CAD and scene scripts
## Start

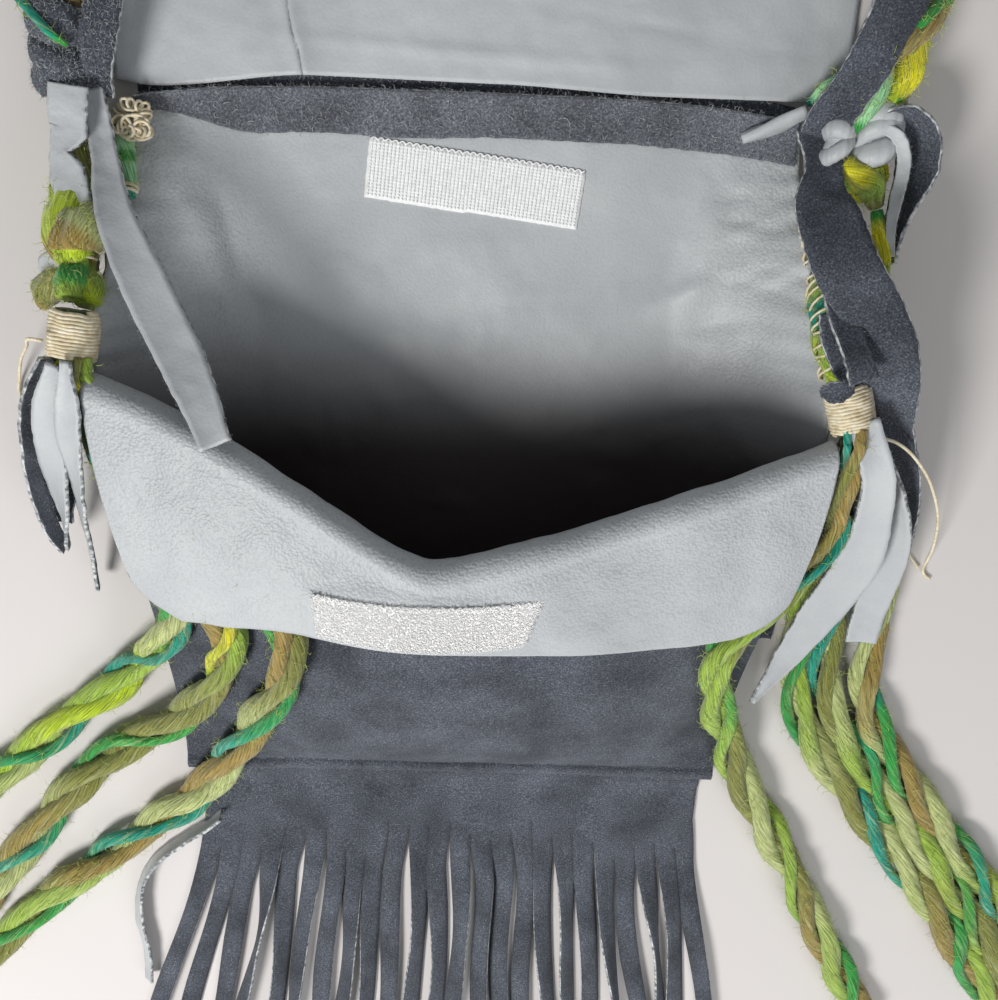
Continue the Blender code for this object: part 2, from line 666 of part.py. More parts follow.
def main():
    clear_scene()
    make_back_panel()
    make_front_panel()
    make_flap()
    make_band()
    make_patch("hook_patch", on_back, HOOK_PLACE)
    make_patch("loop_patch", on_cuff, LOOP_PLACE)
    make_fringe()
    for name, side, knot in (("left", -1, LEFT_KNOT), ("right", 1, RIGHT_KNOT)):
        make_edge_rope(f"{name}_edge_rope", side, knot, material("wool yarn 1", YARN, 0.98))
        make_whipping(f"{name}_whipping", side)
    make_knot("left_strap_knot", LEFT_KNOT, material("suede", SUEDE, 0.95))
    make_knot("right_strap_knot", RIGHT_KNOT, material("grain", GRAIN, 0.5))
    make_strap()
    make_yarns()
    for name, (width, colour, points) in THONGS.items():
        strip(name, width, colour, points)


main()
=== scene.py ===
import math
import random
from functools import partial

import bmesh
import bpy
import numpy as np
from mathutils import Matrix, Vector, noise


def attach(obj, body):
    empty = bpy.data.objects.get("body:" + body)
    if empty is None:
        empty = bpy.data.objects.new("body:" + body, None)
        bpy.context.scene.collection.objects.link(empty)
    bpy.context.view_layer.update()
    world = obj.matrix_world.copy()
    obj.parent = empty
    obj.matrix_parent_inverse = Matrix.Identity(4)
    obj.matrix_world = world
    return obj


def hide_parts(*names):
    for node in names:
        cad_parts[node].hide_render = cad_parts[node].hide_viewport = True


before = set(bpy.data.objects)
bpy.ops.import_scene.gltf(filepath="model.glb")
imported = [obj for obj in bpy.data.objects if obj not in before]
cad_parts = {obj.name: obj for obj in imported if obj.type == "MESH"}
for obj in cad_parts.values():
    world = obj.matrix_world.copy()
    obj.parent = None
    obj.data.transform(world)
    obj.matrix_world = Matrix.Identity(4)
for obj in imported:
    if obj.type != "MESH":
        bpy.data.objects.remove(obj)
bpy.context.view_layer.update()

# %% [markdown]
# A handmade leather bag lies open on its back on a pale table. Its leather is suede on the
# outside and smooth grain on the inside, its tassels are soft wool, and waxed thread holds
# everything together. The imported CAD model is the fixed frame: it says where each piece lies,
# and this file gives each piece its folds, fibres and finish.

MM = 0.001


def add_object(name, data):
    made = bpy.data.objects.new(name, data)
    bpy.context.scene.collection.objects.link(made)
    return made

# %% [markdown]
# The photograph was taken by hand from above the flap, looking down at the mouth. A camera has
# a place and three axes: right, up and back. Tilt leans it, roll and yaw turn it a little.

# %% The camera
TILT, ROLL, YAW = math.radians(21.5), math.radians(-1.8), math.radians(3.85)
CAMERA_PLACE = Vector((6.5, 285.8, 389.0)) * MM
SENSOR_WIDTH, FOCAL_LENGTH = 36, 36.07      # both in millimetres

camera_data = bpy.data.cameras.new("photo camera")
camera_data.sensor_width = SENSOR_WIDTH
camera_data.lens = FOCAL_LENGTH
camera_data.clip_start = 0.01
camera = add_object("photo camera", camera_data)
lean = Matrix.Rotation(TILT, 3, "X").transposed()
turn = Matrix.Rotation(YAW, 3, "Z") @ lean @ Matrix.Rotation(ROLL, 3, "Z")
camera.matrix_world = Matrix.Translation(CAMERA_PLACE) @ turn.to_4x4()
bpy.context.scene.camera = camera
bpy.context.scene.view_settings.view_transform = "Standard"
print("Camera looks along", [round(value, 2) for value in turn @ Vector((0, 0, -1))])

# %% [markdown]
# The studio is plain: a pale table, one large soft lamp on the fringe's side that throws the
# lip's shadow into the pocket, a weaker one from the right, and a dim even sky.


# %% Colours and nodes
def linear(code):
    """An sRGB hex code as the linear colour that Blender's sockets hold."""
    channels = [int(code[k:k + 2], 16) / 255 for k in (1, 3, 5)]
    return (*[c / 12.92 if c <= 0.04045 else ((c + 0.055) / 1.055) ** 2.4 for c in channels], 1.0)


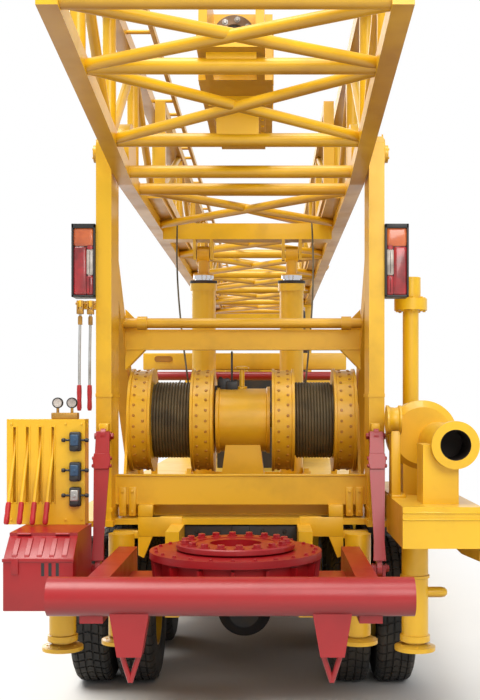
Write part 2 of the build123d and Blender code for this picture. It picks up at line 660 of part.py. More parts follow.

## End

**Written problem:** Look back at the data above. Transcribe exactly the lines starting at the line that contains "for name, side, knot" and ending at the line that contains "bpy.context.scene.collection.objects.link(empty)".

**Response to the task:**
    for name, side, knot in (("left", -1, LEFT_KNOT), ("right", 1, RIGHT_KNOT)):
        make_edge_rope(f"{name}_edge_rope", side, knot, material("wool yarn 1", YARN, 0.98))
        make_whipping(f"{name}_whipping", side)
    make_knot("left_strap_knot", LEFT_KNOT, material("suede", SUEDE, 0.95))
    make_knot("right_strap_knot", RIGHT_KNOT, material("grain", GRAIN, 0.5))
    make_strap()
    make_yarns()
    for name, (width, colour, points) in THONGS.items():
        strip(name, width, colour, points)


main()
=== scene.py ===
import math
import random
from functools import partial

import bmesh
import bpy
import numpy as np
from mathutils import Matrix, Vector, noise


def attach(obj, body):
    empty = bpy.data.objects.get("body:" + body)
    if empty is None:
        empty = bpy.data.objects.new("body:" + body, None)
        bpy.context.scene.collection.objects.link(empty)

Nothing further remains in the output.